VStyle: A Benchmark for Voice Style Adaptation with Spoken Instructions

Overview

VStyle is a bilingual (Chinese & English) benchmark for voice style adaptation. It covers four key tasks:

Acoustic attribute control
Natural language instruction following
Role-playing
Implicit empathy

To enable automated and reproducible evaluation, we introduce the LALM-as-a-Judge framework, which assesses model outputs across three dimensions:

Textual faithfulness (Is it saying the right thing?)
Style adherence (Does it match the intended style?)
Naturalness (Does it sound smooth and natural?)

VStyle goes beyond checking correctness — it evaluates how well the model speaks. Experiments on various open-source and commercial systems show its effectiveness in differentiating the voice style adaptation abilities of different models.

Leaderboard

Evaluation results of different SLMs.

We evaluate three proprietary systems GPT-4o Audio (snapshot: gpt-4o-audio-preview-2025-06-03), GPT-4o-Mini Audio (snapshot: gpt-4o-mini-audio-preview-2024-12-17), and Doubao. Additionally, we include four open-source end-to-end speech language models with strong speech generation performance: Step-Audio, Kimi-Audio, Baichuan-Audio, and Qwen-2.5 Omni.

Evaluation results of different SLMs across different task types.

Evaluate your model

We provide a Gemini API–based evaluation tool for assessing voice synthesis quality across multiple dimensions. It automatically processes audio samples, generates scores, and produces comprehensive analysis reports.

Quick Example:

# Install dependencies
pip install google-generativeai matplotlib pandas tqdm

# Run evaluation on example data
python lalm_eval/gemini_eval.py \
    --root_dir ./data/examples/model_res/en/wav \
    --metadata_path ./data/examples/model_res/en/metadata.jsonl \
    --out_dir ./data/examples/eval_res/en \
    --gemini_api_key YOUR_API_KEY

For detailed usage instructions, see: lalm_eval/README.md.

For inference results of other models reported in our paper, please refer to the dataset at https://huggingface.co/datasets/zhanjun/VStyle-responses.

Human-Model Correlation Analysis

We reproduce the correlation study between human annotations and LALM-as-a-Judge as reported in the paper.

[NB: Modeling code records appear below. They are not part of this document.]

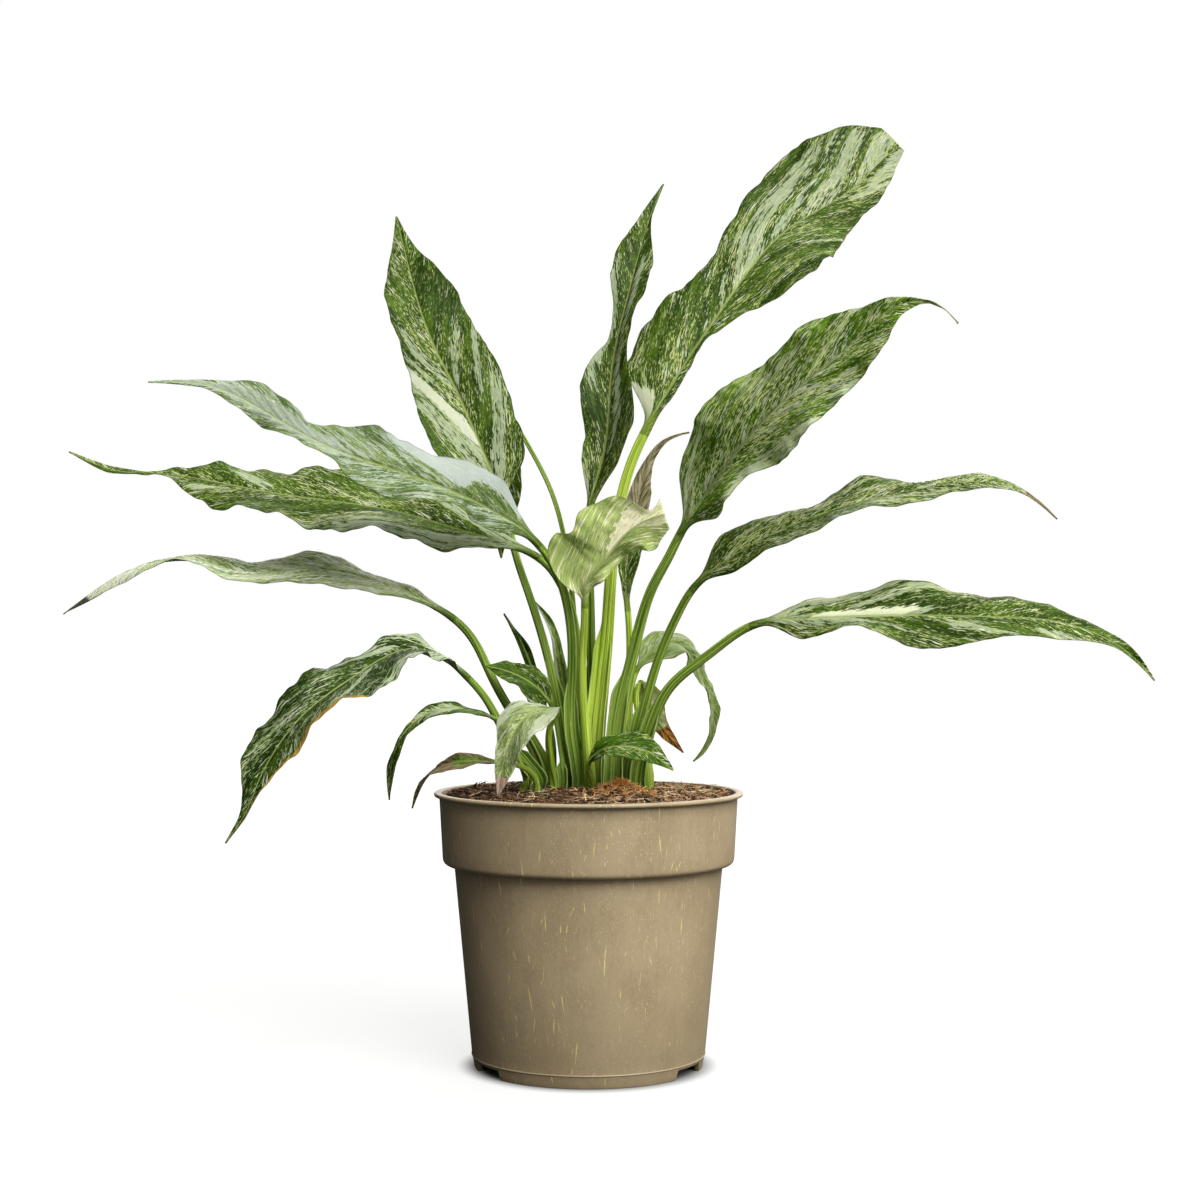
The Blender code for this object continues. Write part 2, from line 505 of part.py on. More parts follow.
def leaf_mesh(name, leaf, root, stalk_rows, blade_rows, columns):
    """A closed loft: rings of points, each an upper row from left to right and a lower row back again."""
    upper, lower = leaf.skins(leaf.stations(stalk_rows, blade_rows), columns)
    rings = np.concatenate([upper, lower[:, ::-1]], axis=1) - np.array([*root, 0.0])
    half = len(columns)
    form = bmesh.new()
    verts = [[form.verts.new(Vector(point) * MM) for point in ring] for ring in rings]
    for near, far in zip(verts, verts[1:]):
        for k in range(2 * half):
            n = (k + 1) % (2 * half)
            if k < half:
                form.faces.new((near[k], near[n], far[n]))
                form.faces.new((near[k], far[n], far[k]))
            else:
                form.faces.new((near[k], near[n], far[k]))
                form.faces.new((near[n], far[n], far[k]))
    for ring in (verts[0], verts[-1]):
        for k in range(half - 1):
            form.faces.new((ring[k], ring[k + 1], ring[-k - 2], ring[-k - 1]))
    bmesh.ops.recalc_face_normals(form, faces=form.faces)
    mesh = bpy.data.meshes.new(name)
    form.to_mesh(mesh)
    form.free()
    mesh.shade_smooth()
    return mesh


def make_leaves(collection, parent):
    for name, spec in LEAVES.items():
        leaf = Leaf(**spec)
        if leaf.length > LARGE_LEAF:
            mesh = leaf_mesh(name, leaf, spec["root"], 5, 14, LARGE_LEAF_COLUMNS)
        else:
            mesh = leaf_mesh(name, leaf, spec["root"], 4, 9, SMALL_LEAF_COLUMNS)
        obj = add_object(name, mesh, collection, parent, LEAF_LOOKS.get(name, GREEN_LOOK))
        x, y = spec["root"]
        obj.location = Vector((x, y, 0)) * MM


def main():
    for obj in list(bpy.data.objects):
        bpy.data.objects.remove(obj)
    parts = bpy.data.collections.new("potted_peace_lily")
    cutters = bpy.data.collections.new("cutters")
    for collection in (parts, cutters):
        bpy.context.scene.collection.children.link(collection)
    plant = bpy.data.objects.new("potted_peace_lily", None)
    parts.objects.link(plant)
    make_pot(parts, cutters, plant)
    make_soil(parts, cutters, plant)
    make_leaves(parts, plant)


main()
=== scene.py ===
"""A potted variegated peace lily in a studio: fine leaves, moulded pot, fibrous peat, light and camera."""

import math

import bpy
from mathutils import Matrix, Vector, noise
import numpy as np


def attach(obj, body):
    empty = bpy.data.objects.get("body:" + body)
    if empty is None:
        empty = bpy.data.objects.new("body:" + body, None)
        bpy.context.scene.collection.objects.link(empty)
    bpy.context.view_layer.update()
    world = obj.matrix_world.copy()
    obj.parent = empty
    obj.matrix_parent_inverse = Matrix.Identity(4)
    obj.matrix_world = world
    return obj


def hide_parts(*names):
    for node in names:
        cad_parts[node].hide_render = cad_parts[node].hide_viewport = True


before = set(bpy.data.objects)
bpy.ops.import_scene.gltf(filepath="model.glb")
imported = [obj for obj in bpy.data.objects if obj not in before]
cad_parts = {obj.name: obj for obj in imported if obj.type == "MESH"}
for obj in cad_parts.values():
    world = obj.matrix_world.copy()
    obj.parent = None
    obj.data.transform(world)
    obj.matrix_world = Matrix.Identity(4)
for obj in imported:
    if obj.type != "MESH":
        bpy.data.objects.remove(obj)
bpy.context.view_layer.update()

MM = 0.001
TURN = 2 * math.pi

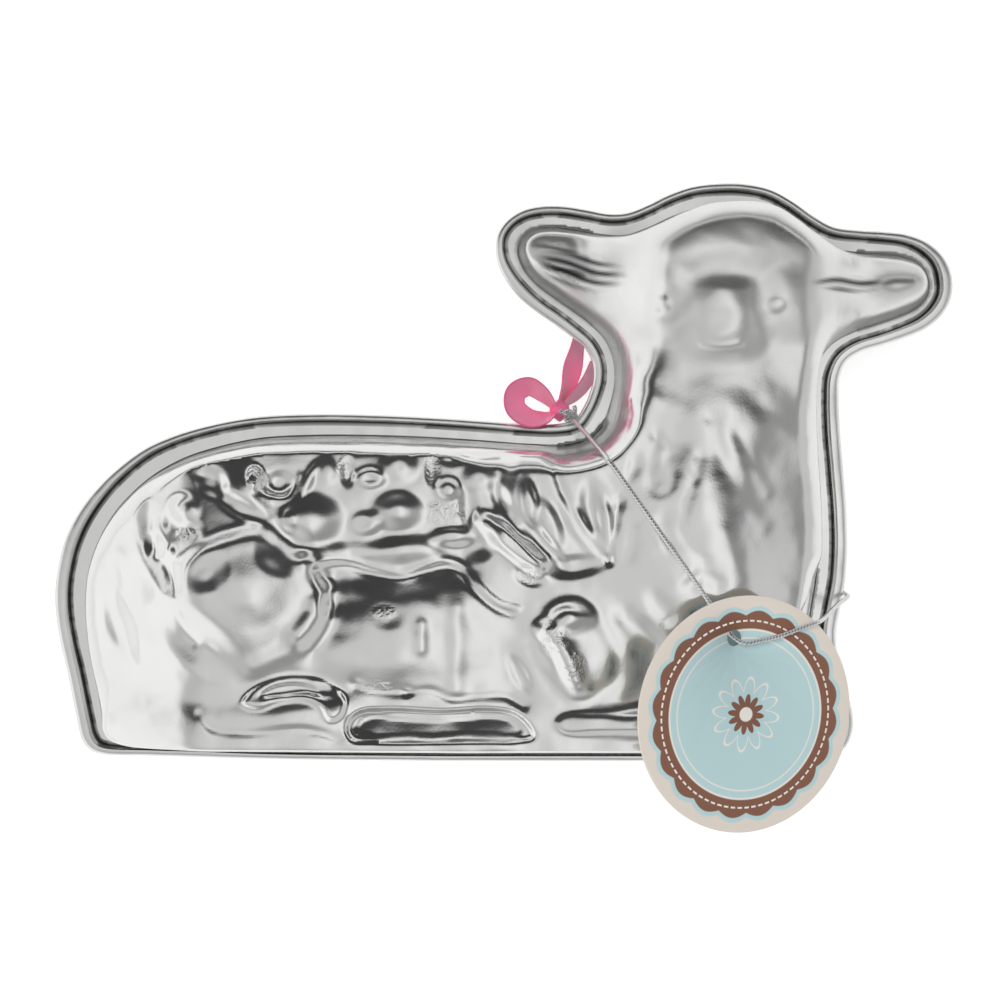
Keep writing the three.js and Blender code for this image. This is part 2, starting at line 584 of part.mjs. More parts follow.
// Knot of the cord, resting on the lip in the notch of the neck
const KNOT_SEAT = PARTING + LIP_HEIGHT + SEAT_GAP;
function cordKnot() {
  const geometry = new THREE.SphereGeometry(KNOT_RADIUS, ...KNOT_SEGMENTS);
  geometry.scale(1, 1, KNOT_SQUASH_SHARE);
  const knot = new THREE.Mesh(geometry, finish(CORD_SILVER, 0.35, 0.8));
  const middle = KNOT_SEAT + KNOT_RADIUS * KNOT_SQUASH_SHARE;
  knot.position.set(xAt(KNOT_PLACE_SHARE[0]), yAt(KNOT_PLACE_SHARE[1]), middle);
  return knot;
}

// Card tag, tilted down to the right where the cord holds it against the mould
function hangTag() {
  const outline = new THREE.Shape();
  outline.absarc(0, 0, TAG_DIAMETER / 2, 0, 2 * Math.PI);
  const holeAngle = Math.PI / 2 + THREE.MathUtils.degToRad(TAG_HOLE_TURN + TAG_LEAN);
  const holeReach = TAG_DIAMETER / 2 - TAG_HOLE_IN;
  const hole = new THREE.Path();
  const holeX = holeReach * Math.cos(holeAngle);
  const holeY = holeReach * Math.sin(holeAngle);
  hole.absarc(holeX, holeY, TAG_HOLE / 2, 0, 2 * Math.PI);
  const face = new THREE.Shape(outline.getSpacedPoints(TAG_SEGMENTS).slice(0, TAG_SEGMENTS));
  face.holes.push(new THREE.Path(hole.getSpacedPoints(HOLE_SEGMENTS).slice(0, HOLE_SEGMENTS)));
  const geometry = new THREE.ExtrudeGeometry(face, { depth: TAG_THICKNESS, bevelEnabled: false });
  geometry.translate(0, 0, -TAG_THICKNESS / 2);
  const tag = new THREE.Mesh(geometry, finish(CARD_CREAM, 0.7, 0));
  const middle = PARTING + FRONT_RISE + TAG_RIDE;
  tag.rotation.set(0, THREE.MathUtils.degToRad(TAG_TILT), -THREE.MathUtils.degToRad(TAG_LEAN), 'ZYX');
  tag.position.set(xAt(TAG_PLACE_SHARE[0]), yAt(TAG_PLACE_SHARE[1]), middle);
  return tag;
}

// Ribbon: flat bands and a tied knot joined into one solid
function toSolid(geometry) {
  const plain = geometry.clone();
  plain.deleteAttribute('normal');
  plain.deleteAttribute('uv');
  const merged = mergeVertices(plain, SHEET * WELD_SHARE);
  const triVerts = new Uint32Array(merged.index.array);
  const vertProperties = new Float32Array(merged.attributes.position.array);
  return new wasm.Manifold(new wasm.Mesh({ numProp: 3, vertProperties, triVerts }));
}

function band(points) {
  const samples = openCurve(points).getSpacedPoints(RIBBON_STEPS);
  const positions = [];
  const indices = [];
  samples.forEach((p, i) => {
    const ahead = samples[Math.min(i + 1, RIBBON_STEPS)];
    const behind = samples[Math.max(i - 1, 0)];
    const flat = Math.hypot(ahead.x - behind.x, ahead.y - behind.y);
    const nx = ((ahead.y - behind.y) / flat) * (RIBBON_THICKNESS / 2);
    const ny = (-(ahead.x - behind.x) / flat) * (RIBBON_THICKNESS / 2);
    const low = p.z - RIBBON_WIDTH / 2;
    const high = p.z + RIBBON_WIDTH / 2;
    positions.push(p.x + nx, p.y + ny, low, p.x + nx, p.y + ny, high);
    positions.push(p.x - nx, p.y - ny, high, p.x - nx, p.y - ny, low);
  });
  for (let i = 0; i < RIBBON_STEPS; i++) {
    for (let k = 0; k < 4; k++) {
      const a = i * 4 + k;
      const b = i * 4 + ((k + 1) % 4);
      indices.push(a, a + 4, b, b, a + 4, b + 4);
    }
  }
  const end = RIBBON_STEPS * 4;
  indices.push(0, 1, 2, 0, 2, 3, end, end + 2, end + 1, end, end + 3, end + 2);
  const geometry = new THREE.BufferGeometry();
  geometry.setAttribute('position', new THREE.Float32BufferAttribute(positions, 3));
  geometry.setIndex(indices);
  return geometry;
}

function ribbonBow() {
  const knot = new THREE.SphereGeometry(1, ...RIBBON_KNOT_SEGMENTS);
  knot.scale(RIBBON_KNOT[0] / 2, RIBBON_KNOT[1] / 2, RIBBON_KNOT[2] / 2);
  let bow = toSolid(knot);
  for (const points of [RIBBON_LOOP, ...RIBBON_TAILS]) bow = bow.add(toSolid(band(points)));
  const mesh = bow.getMesh();
  const geometry = new THREE.BufferGeometry();
  geometry.setAttribute('position', new THREE.Float32BufferAttribute(mesh.vertProperties, 3));
  geometry.setIndex([...mesh.triVerts]);
  const ribbon = new THREE.Mesh(geometry, finish(RIBBON_PINK, 0.4, 0));
  const [offsetX, offsetY, offsetZ] = RIBBON_KNOT_OFFSET;
  ribbon.position.set(
    xAt(KNOT_PLACE_SHARE[0]) + offsetX, yAt(KNOT_PLACE_SHARE[1]) + offsetY, PARTING + offsetZ,
  );
  return ribbon;
}

const mould = new THREE.Group();

function addPiece(name, piece) {
  piece.name = name;
  mould.add(piece);
}

addPiece('back_half', backHalf());
addPiece('front_half', frontHalf());
addPiece('elastic_cord', elasticCord());
addPiece('cord_knot', cordKnot());
addPiece('hang_tag', hangTag());
addPiece('ribbon_bow', ribbonBow());

export default mould;
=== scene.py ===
import math

import bmesh
import bpy
import numpy as np
from mathutils import Matrix, Vector
from mathutils.geometry import delaunay_2d_cdt
from mathutils.kdtree import KDTree


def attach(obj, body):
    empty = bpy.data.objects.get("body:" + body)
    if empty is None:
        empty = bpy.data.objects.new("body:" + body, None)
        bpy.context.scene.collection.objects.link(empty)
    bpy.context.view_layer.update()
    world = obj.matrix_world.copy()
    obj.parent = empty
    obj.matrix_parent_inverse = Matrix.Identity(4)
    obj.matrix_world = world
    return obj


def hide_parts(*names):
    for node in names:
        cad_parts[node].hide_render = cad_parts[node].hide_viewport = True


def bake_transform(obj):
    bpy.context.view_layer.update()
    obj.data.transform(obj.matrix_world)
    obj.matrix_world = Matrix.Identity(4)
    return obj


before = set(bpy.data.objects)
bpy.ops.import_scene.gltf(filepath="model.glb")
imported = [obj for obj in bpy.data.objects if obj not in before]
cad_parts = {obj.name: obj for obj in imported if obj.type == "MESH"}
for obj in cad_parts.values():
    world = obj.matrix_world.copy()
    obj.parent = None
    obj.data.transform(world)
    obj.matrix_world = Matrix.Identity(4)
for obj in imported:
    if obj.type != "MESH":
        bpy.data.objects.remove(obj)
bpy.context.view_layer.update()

# Camera: straight over the closed mould, which lies face up on its back half. At the parting plane the
# picture is 327 mm wide, and the distance gives the photograph's perspective.
MM = 0.001
PARTING = 46
VIEW_DISTANCE = 780
VIEW_WIDTH = 327
VIEW_MIDDLE_Y = 32.7
SENSOR_WIDTH = 36

camera_data = bpy.data.cameras.new("photo_camera")
camera_data.sensor_width = SENSOR_WIDTH
camera_data.lens = SENSOR_WIDTH * VIEW_DISTANCE / VIEW_WIDTH
camera = bpy.data.objects.new("photo_camera", camera_data)
camera.location = (0, VIEW_MIDDLE_Y * MM, (PARTING + VIEW_DISTANCE) * MM)
bpy.context.scene.collection.objects.link(camera)
bpy.context.scene.camera = camera


# Elastic cord: a thin elastic with a twisted silver cover. It is looped once round the closed mould and
# through the tag's hole, and both of its ends go into the knot at the neck.
CORD = 1.4
CORD_SIDES = 12
CORD_STEPS = 10
CORD_STRANDS = 2
CORD_TWIST = 1.1
CORD_THREAD_DEPTH = 0.04
CORD_ROUGHNESS = 0.22
CORD_SILVER = "#f0f1f2"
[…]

This validates the reliability of automated evaluation.

Quick Example:

# Download evaluation results of all seven models
huggingface-cli download --repo-type dataset --local-dir-use-symlinks False zhanjun/VStyle-eval-results --local-dir VStyle-eval-results

# Compute Spearman correlations
python human_align/compute_model_human_spearman_r.py

For detailed analysis instructions, see: human_align/README.md

Contributing

To submit your evaluation results to VStyle, please send the results file (metadata_with_score.jsonl) to jzhan24@m.fudan.edu.cn.

License

This project is licensed under the MIT License.